Sarung 7 lembar (Lipa’ Pitullampa), merupakan symbol “Siri’ “ atau malu. Malu yang dimaksud disini yaitu diharapkan agar kedua mmpelai nantinya bisa saling menjaga rasa malunya dan senantiasa saling menjaga nama baik. 7 (tujuh) lembar diartikan sebagai banyaknya hari, dimana tanggung jawab dan kewajian antar suami istri harus terpenuhi setiap harinya, dan diharapkan pula agar keuanya melakukan hal yang berguna dan bermanfaat.
Pucuk daun pisang (Colli daung utti) layaknya tanaman pisang yang belum tua daunnya lalu tumbuh pucuk daungnya (Colli), dan melambangkan usaha yang tek pernah ada hentinya.
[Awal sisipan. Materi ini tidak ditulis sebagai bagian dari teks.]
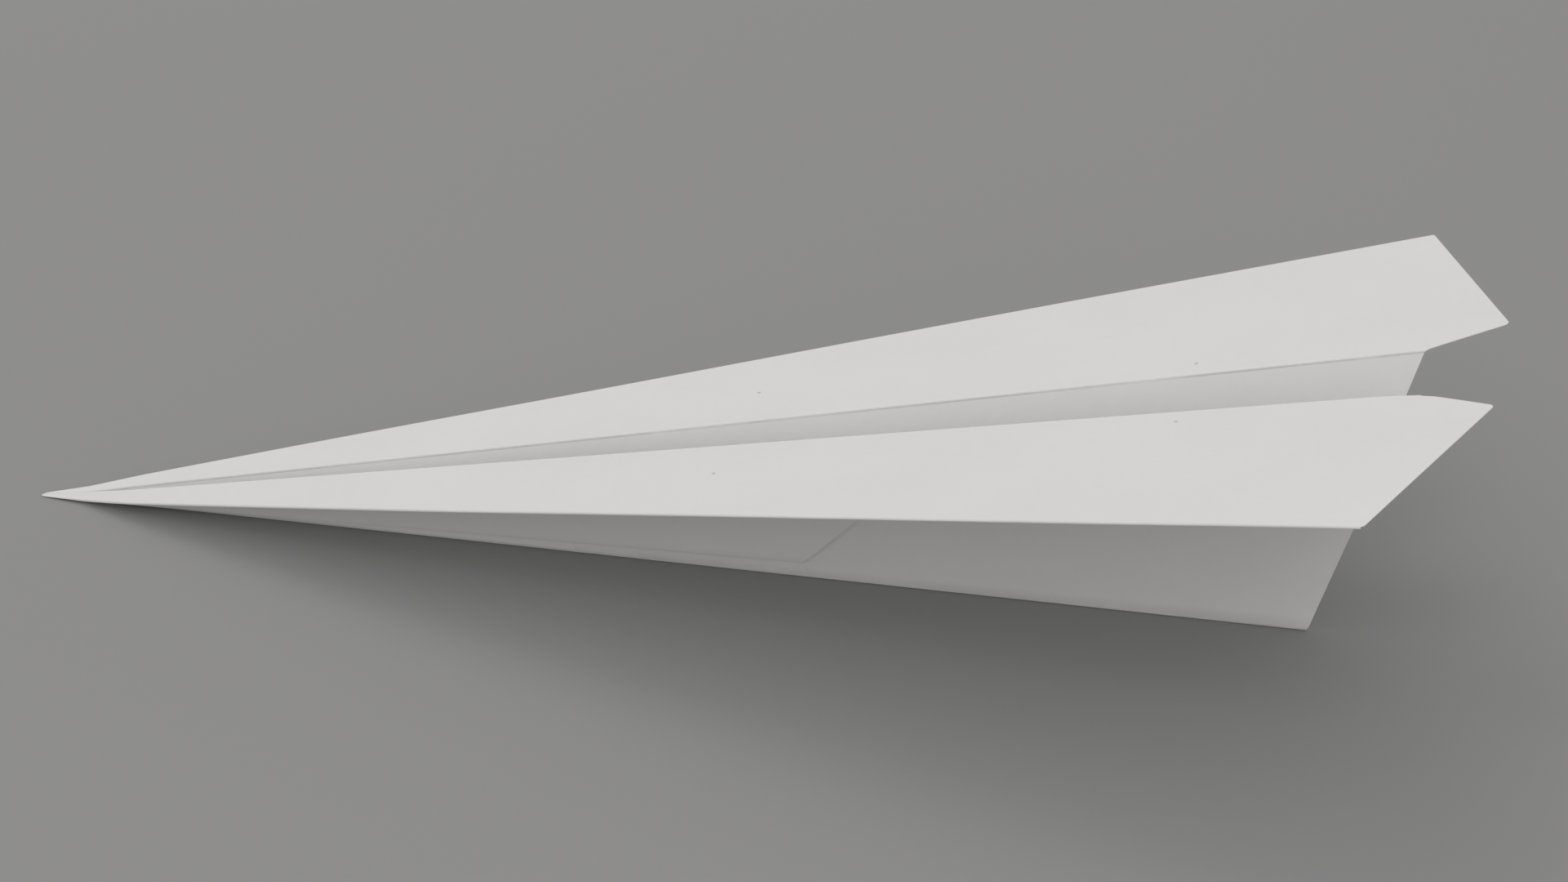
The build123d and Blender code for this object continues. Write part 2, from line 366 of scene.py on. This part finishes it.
def sheet(name, side, rows, lift=None, tip_steps=TIP_STEPS):
    """A closed sheet of paper through its rows, with a drawing coordinate and its wear and painted shade on it.

    The tip steps say how far it reaches into the nose: 0 is the tip, none stops at the facets."""
    mesh_data = bmesh.new()
    # per-point darkening: rubbed wear on the turned edges and the nose, painted shade in the crease and along the
    # keel
    wear_and_shade_layer = mesh_data.verts.layers.float.new("wear_and_shade")
    uv_layer = mesh_data.loops.layers.uv.new("sheet")
    flats = {}
    grids = []
    for face_sign in (1, -1):
        grid = []
        for row in rows:
            line = []
            columns = [(None, share) for share in tip_steps]
            columns += [(i / COLUMNS, 1.0) for i in range(COLUMNS + 1)]
            for along, share in columns:
                point, flat = lifted(side, row, along or 0.0)
                size = 1.0
                if along is None:
                    point, size = nose_point(point, share)
                    flat = (mix(side.nose, flat[0], share), flat[1] * size)
                elif lift:
                    point = point + lift(along, flat)
                vert = mesh_data.verts.new(point + row.normal * (face_sign * size * PAPER / 2))
                vert[wear_and_shade_layer] = row.wear_and_shade
                flats[vert] = flat
                line.append(vert)
            grid.append(line)
        grids.append(grid)
    top, bottom = grids
    last_row, last_column = len(rows) - 1, len(top[0]) - 1
    for j in range(last_row):
        for i in range(last_column):
            mesh_data.faces.new((top[j][i], top[j][i + 1], top[j + 1][i + 1], top[j + 1][i]))
            mesh_data.faces.new(
                (bottom[j][i], bottom[j + 1][i], bottom[j + 1][i + 1], bottom[j][i + 1]))
    for j in range(last_row):
        for i in (0, last_column):
            mesh_data.faces.new((top[j][i], top[j + 1][i], bottom[j + 1][i], bottom[j][i]))
    for i in range(last_column):
        for j in (0, last_row):
            mesh_data.faces.new((top[j][i], bottom[j][i], bottom[j][i + 1], top[j][i + 1]))
    bmesh.ops.recalc_face_normals(mesh_data, faces=mesh_data.faces)
    for face in mesh_data.faces:
        for loop in face.loops:
            loop[uv_layer].uv = flats[loop.vert]
    return finished(name, mesh_data)


def finished(name, mesh_data):
    """The finished mesh as a smooth-shaded piece in the scene."""
    mesh = bpy.data.meshes.new(name)
    mesh_data.to_mesh(mesh)
    mesh_data.free()
    piece = bpy.data.objects.new(name, mesh)
    bpy.context.scene.collection.objects.link(piece)
    mesh.shade_smooth()
    mesh.set_sharp_from_angle(angle=math.radians(SHARP_ANGLE))
    return piece


# ---- materials ----
# Noise scales are in waves per metre of the sheet's drawing, shares are 0 to 1.

CLOUD_SCALE, FORMATION_SCALE, GRAIN_SCALE = 45.0, 420.0, 3200.0
CLOUD_TONE, FORMATION_TONE, GRAIN_TONE = 0.5, 0.35, 0.25
FORMATION_RELIEF, FIBRE_RELIEF, GRAIN_RELIEF = 0.6, 0.9, 0.35
FIBRE_ANGLES = (12, 71, 134)                         # degrees
FIBRE_ALONG, FIBRE_ACROSS, FIBRE_POWER = 260, 4200, 3.0
SPECK_SCALE, SPECK_SIZE, SPECK_RARITY, SPECK_DEPTH = 95.0, 0.035, 0.93, 0.5
SPECK_COLOR = (0.35, 0.33, 0.30, 1)
# grey from the per-point darkening: rubbed wear on the turned edges and the nose, painted shade in the crease and
# along the keel
RUB_AND_SHADE_SCALE, RUB_AND_SHADE_START, RUB_AND_SHADE_SHARPNESS, RUB_AND_SHADE_LEAST, RUB_AND_SHADE_DEPTH = 55.0, 0.36, 5.0, 0.25, 0.30
RUB_AND_SHADE_COLOR = (0.36, 0.36, 0.35, 1)
BUMP_STRENGTH, BUMP_DISTANCE = 0.22, 0.06 * MM
PAPER_ROUGHNESS, ROUGHNESS_RANGE, PAPER_SPECULAR = 0.78, 0.2, 0.25
SHEEN, SHEEN_ROUGHNESS = 0.08, 0.6
SEE_THROUGH = 0.10                                   # share of the light that goes through

PAPER_LIGHT, PAPER_SHADE, PAPER_SEED = (0.87, 0.87, 0.865, 1), (0.79, 0.79, 0.785, 1), 0.37
FOLD_LIGHT, FOLD_SHADE, FOLD_SEED = (0.84, 0.84, 0.835, 1), (0.76, 0.76, 0.755, 1), 0.91

FLOOR_DARK, FLOOR_PALE = (0.288, 0.288, 0.288, 1), (0.308, 0.308, 0.308, 1)
FLOOR_SCALE, FLOOR_ROUGHNESS, FLOOR_SPECULAR = 1.4, 0.75, 0.2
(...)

Begitupula yang diharapkan untuk kedua mempelai nantinya, agar senantiasa terus berusaha untuk menggapai bahtera rumah tangga yang sakinah mawadah dan warohma.
Daun nagka (Daung panasa) dikaji dari katanya yang hamper sama dengan “Menasa”  yang berarti “Cita-cita” yang dikaitkan dengan istilah bugis “Mammenasa ri decengge” artinya “Bercita-cita akan kebajikan”. Sedangkan bunga nangka yang dalam bahasa bugis disebut “Lempu” yang artinya kejujuran dan dipercaya, dengan demikian diharapka agar kedua mempelai saling terbuka dalam segala hal dalam berumah tangga nantinya.
Beras (Berre’) yang diartikan agar calon mempelai nantinya bisa mandiri.
Lilin (Taibani/patti) yang disimbolkan sebagai terang benderang, yang diharapkan nantinya gar mempelai bisa menjadi penerang, penuntun, dan pencerah dalam kehidupan bermasyarakat.
Tempat pacci/Wadah yang terbuat dari logam (Capparu’ Bekkeng) dimana antar”Capparu” dan “Pacci” melambangkan penyatuan. Semoga kedua mempelai nantinya tetap menyatu, dan menikmati cinta dan kasih sayang yang telah disatukan oleh dua rumpun keluarga.